* Begin EXERCISE MATERIAL *
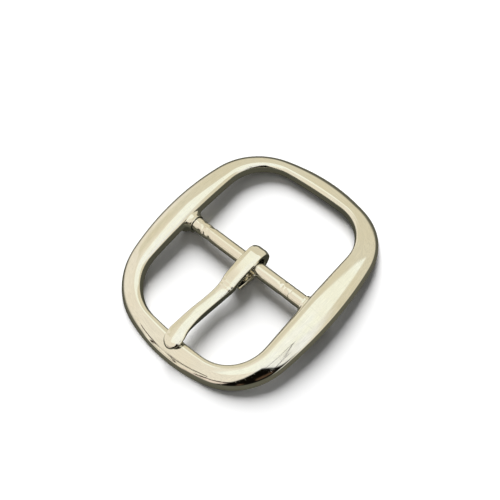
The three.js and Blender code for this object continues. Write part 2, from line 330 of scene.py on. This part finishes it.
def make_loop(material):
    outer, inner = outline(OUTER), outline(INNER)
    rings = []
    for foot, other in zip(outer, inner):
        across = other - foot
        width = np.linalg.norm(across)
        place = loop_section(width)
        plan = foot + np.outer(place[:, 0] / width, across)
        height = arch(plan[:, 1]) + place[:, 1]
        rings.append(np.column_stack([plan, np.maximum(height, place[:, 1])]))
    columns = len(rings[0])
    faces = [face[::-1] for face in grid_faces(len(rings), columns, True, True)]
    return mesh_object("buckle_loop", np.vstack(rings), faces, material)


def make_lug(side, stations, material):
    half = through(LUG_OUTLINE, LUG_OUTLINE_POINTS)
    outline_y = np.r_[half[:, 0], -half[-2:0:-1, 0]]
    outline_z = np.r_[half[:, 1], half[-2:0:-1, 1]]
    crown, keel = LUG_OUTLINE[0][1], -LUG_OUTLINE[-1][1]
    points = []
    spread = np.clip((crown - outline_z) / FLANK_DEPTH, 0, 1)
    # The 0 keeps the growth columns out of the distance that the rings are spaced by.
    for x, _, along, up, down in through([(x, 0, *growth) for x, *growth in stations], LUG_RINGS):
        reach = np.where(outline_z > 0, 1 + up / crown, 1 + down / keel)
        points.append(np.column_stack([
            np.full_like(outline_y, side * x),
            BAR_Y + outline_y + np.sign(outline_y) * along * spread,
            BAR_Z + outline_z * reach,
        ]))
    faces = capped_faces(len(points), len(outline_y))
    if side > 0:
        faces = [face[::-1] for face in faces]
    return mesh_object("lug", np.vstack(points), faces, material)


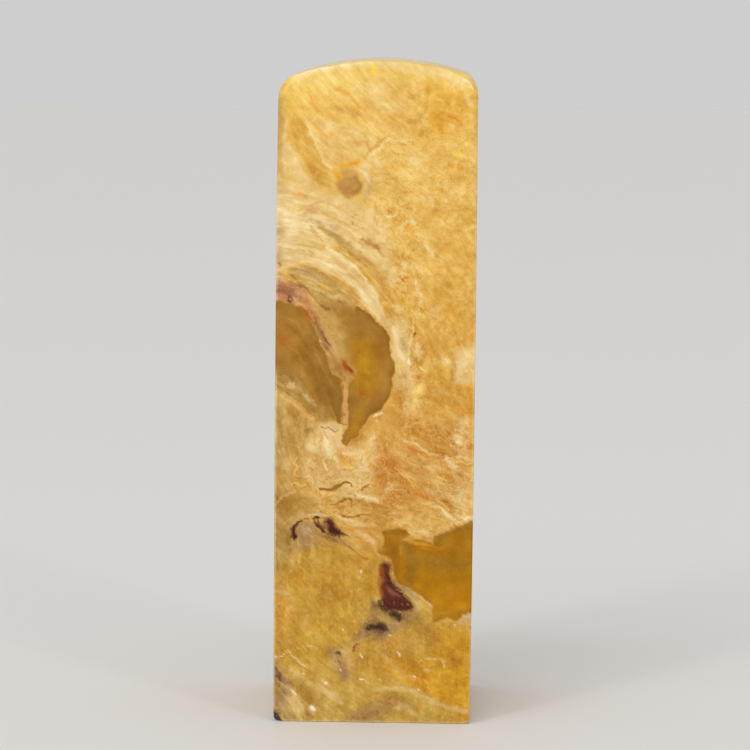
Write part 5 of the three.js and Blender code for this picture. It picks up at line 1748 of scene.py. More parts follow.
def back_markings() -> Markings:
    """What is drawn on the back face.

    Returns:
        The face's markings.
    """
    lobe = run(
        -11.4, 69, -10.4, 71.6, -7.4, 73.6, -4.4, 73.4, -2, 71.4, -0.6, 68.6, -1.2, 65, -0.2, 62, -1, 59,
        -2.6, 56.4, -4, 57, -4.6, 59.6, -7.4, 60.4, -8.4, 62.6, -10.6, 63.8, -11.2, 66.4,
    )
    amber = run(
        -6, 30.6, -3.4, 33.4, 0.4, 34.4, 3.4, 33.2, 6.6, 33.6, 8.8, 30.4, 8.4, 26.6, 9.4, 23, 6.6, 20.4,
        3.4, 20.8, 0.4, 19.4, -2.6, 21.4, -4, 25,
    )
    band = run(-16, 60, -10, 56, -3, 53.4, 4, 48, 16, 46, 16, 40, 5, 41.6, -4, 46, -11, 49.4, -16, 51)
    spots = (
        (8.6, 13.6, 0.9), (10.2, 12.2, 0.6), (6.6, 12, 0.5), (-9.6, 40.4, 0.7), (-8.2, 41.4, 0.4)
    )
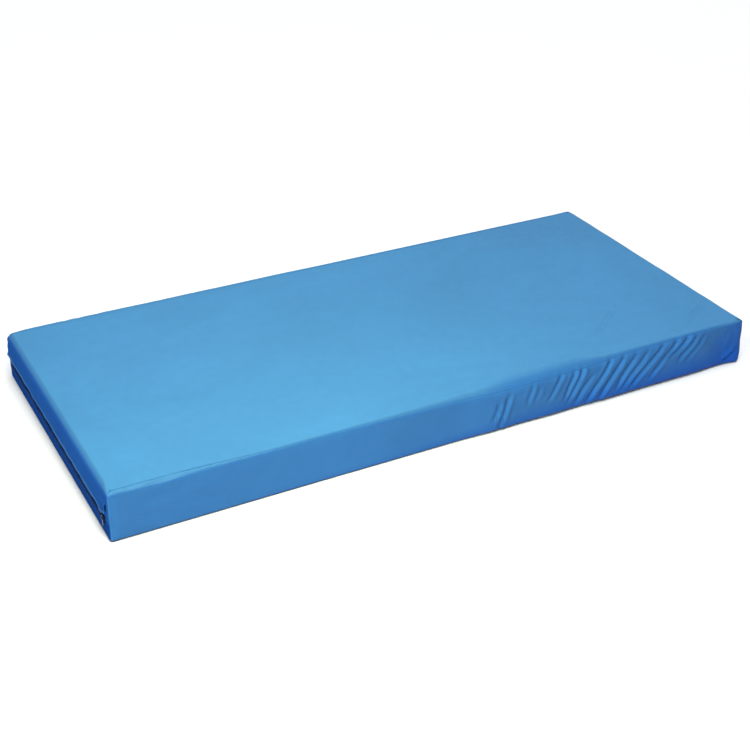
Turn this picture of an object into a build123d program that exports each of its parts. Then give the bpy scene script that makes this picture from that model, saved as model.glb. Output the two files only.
* End EXERCISE MATERIAL *
• [YOUR INSTRUCTIONS]: Within the listing above, copy each line that has the string "parts".

• [EXERCISE SOLUTION]:
Write part 5 of the three.js and Blender code for this picture. It picks up at line 1748 of scene.py. More parts follow.
Turn this picture of an object into a build123d program that exports each of its parts. Then give the bpy scene script that makes this picture from that model, saved as model.glb. Output the two files only.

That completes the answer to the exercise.